Resonant-Plasmon-Assisted Subwavelength Ablation by a Femtosecond Oscillator

We experimentally demonstrate the use of subwavelength optical nanoantennas to assist a direct nanoscale ablation using the ultralow fluence of a Ti:sapphire oscillator through the excitation of surface plasmon waves. The mechanism is attributed to nonthermal transient unbonding and electrostatic ablation, which is triggered by the surface plasmon-enhanced field electron emission and acceleration in vacuum. We show that the electron-driven ablation appears for both nanoscale metallic as well as dielectric materials. While the observed surface plasmon-enhanced local ablation may limit the applications of nanostructured surfaces in extreme nonlinear nanophotonics, it, nevertheless, also provides a method for nanomachining, manipulation, and modification of nanoscale materials.
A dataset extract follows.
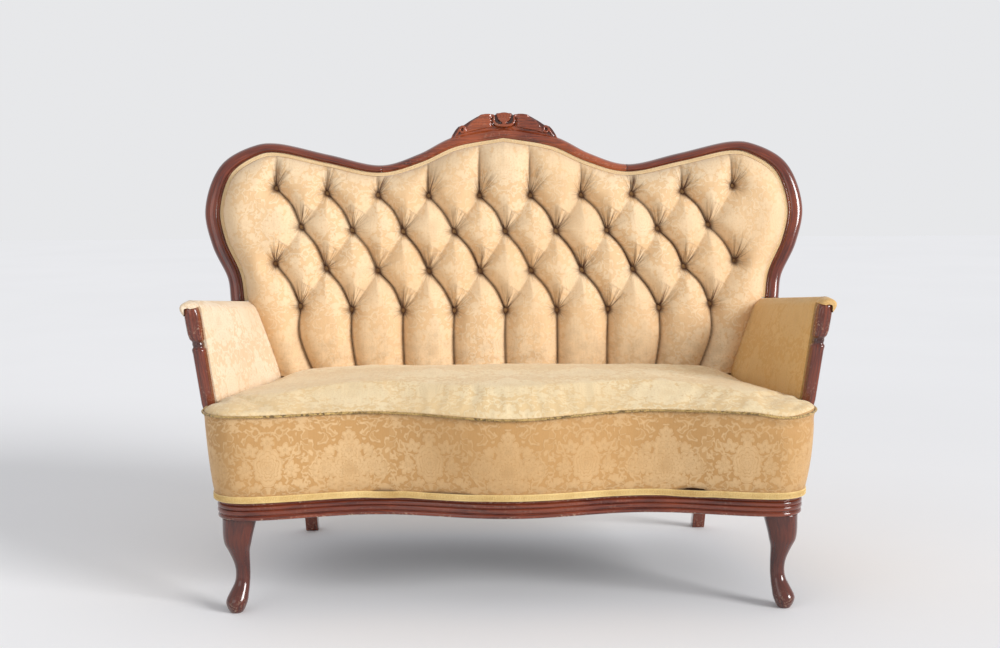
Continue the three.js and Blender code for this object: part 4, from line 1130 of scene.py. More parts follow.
def makeRollEnds():  # the cover of the arm's top, brought forward over the knuckle
    rings = []
    frontEnd = postMiddle - arm["postDepth"] / 2 - 2.5
    top = float(armTop(armFrontY))
    crown = armRing(0)
    first = int(np.argmax(crown[:, 2] > top - 13))
    last = len(crown) - 1 - int(np.argmax((crown[:, 2] > top - 31)[::-1]))
    crown = crown[first:last + 1]
    beyondPost = float(armInner(armFrontY, top - 20)) + arm["postWidth"] + 3.4
    low = pathThrough([(crown[-1][0], top - 31), (beyondPost, top - 26), (beyondPost - 1, top - 15),
                       (beyondPost - 7, top - 11), (mix(crown[0][0], beyondPost, 0.45), top - 9),
                       (crown[0][0] + 2, top - 13)], perSpan=4)[1:-1]
    outline = np.vstack([crown, np.column_stack([low[:, 0], np.full(len(low), armFrontY), low[:, 1]])])
    middle = outline.mean(0)
    for share, size in ((0, 1.0), (0.35, 1.01), (0.7, 0.99), (0.88, 0.93), (0.97, 0.8), (1, 0.55)):
        ring = middle + (outline - middle) * [size, 1, size]
        ring[:, 1] = mix(armFrontY + 3, frontEnd, share)
        ring[:, 2] -= 1.5 * share + 0.8 * np.sin(ring[:, 0] / 5) * share
        rings.append(ring)
    # The right roll gets the painted shade copy and the left roll the painted light copy.
    for piece in addPair("armRoll", None, rings, [shadedDamask, litArmDamask], "cloth", "cloth"):
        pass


makeArms()
makeArmPosts()
makeRollEnds()
print("arms ready")


# Seat: a crowned top over a padded border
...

Collateral thermal damage to the antenna structure can be suitably avoided, and nonlinear conversion processes can be stabilized by a dielectric overcoating of the antenna.

Figure 1

SEM images of an Au nanoantenna with ${\mathrm{SiO}}_2$ dielectric coating in perspective view. (a) Pristine, (b) after 50 min of laser irradiation.

Figure 2

SEM images and EDS maps. SEM images of bow-tie nanoantennas after 30 min of laser irradiation in the (a) $x\text{−}y$ plane and (b) the $x\text{−}z$ plane. (c)–(j) EDS element maps of the laser exposed nanostructure in the $x\text{−}y$ plane (left row) and in the $x\text{−}z$ plane (right row), which shows that the generated nanostructure in the gap contains indeed Si and O, as indicated in the red circles in (c)–(f).

Figure 3

SEM images of bow-tie nanoantennas with different heat capacities and with a 5-nm coating after modification by 8 fs (a),(c) and 16 fs (b),(d) laser pulses from an oscillator. The thicknesses of nanoantennas in (a),(b) has been reduced to 50 nm while the thickness in (c),(d) is 135 nm. All the samples are illuminated by the same number of laser pulses.

Figure 4

Top-view (a) and enlarged side-view (b) SEM image of a pure Au nanoantenna after laser ablation. The thickness of the antenna is 135 nm. EDS map showing the Au content of an ablated (c) and pristine (d) Au antenna.

Figure 5

(a) Experimentally measured extinction spectra of plasmon resonant Au nanoantennas before (green squares) and after (blue circles) laser irradiation. Thermal melting reshapes the bow-tie nanoantennas into nanospheres, and thus the plasmonic resonance disappears. (b) The increase of heat capacity induces the transition from thermal melting to near-field-enhanced nonthermal ablation, leading to the deposit of a low-density thin film in the feed gap. Extinction spectra of nanoantennas after near-field ablation (blue circles) still show the plasmonic resonance, yet attenuated with respect to the pristine antennas (green squares).

Figure 6

Simulations of near-field distribution of the antenna with (a) and without (b) ${\mathrm{SiO}}_2$ coating. (c) Gap-plasmon-enhanced surface THG from ${\mathrm{SiO}}_2$-coated (green squares) and metallic (blue circles) antenna as a function of the laser polarized direction. (d) Temporal evolution of surface THG with long-term irradiation (green curve, coated antenna; blue curve, metallic antenna). (e) Electron density at the surface of fused silica (blue) and the laser intensity envelope (red). (f) Representative trajectories of electrons tunneling at different phases. Some electrons are sent back to the Au surface, while others remain in vacuum. The black arrow indicates the direction of electron velocity. The electron density also decreases along the black arrow, meaning that most of the quiver electrons are close to the surface after a single laser cycle. (g) Energy (black curve) and trajectory (red curve) of the most energetic returning electrons.

Figure 7

Numerical simulations of the near-field enhancement $|E/E_0|$ in the gap region of a pristine (a) and an ablated (b) gold bow-tie nanoantenna. The geometrical parameters for simulations (dashed white curves) are in excellent agreement with the real size of the nanostructures (embedded false-color SEM images) before (a) and after (b) ablation. Note that $r_0$ and $r_1$ are the radius of curvature at the tips, $g$ is the gap size, ${ϵ}_{\mathrm{Au}}$ and ${ϵ}_{\mathrm{air}}$ denote the dielectric constant of gold bulk and air, respectively.

Figure 8

Schematic illustration of the electrostatic ablation mechanism. The plasmonic near-field enhancement at the surface layer results in strong ionization and hot electron emission. After the pulse, the electrons remaining in the vacuum create an intense electrostatic field, which may then pull individual ions out of the surface.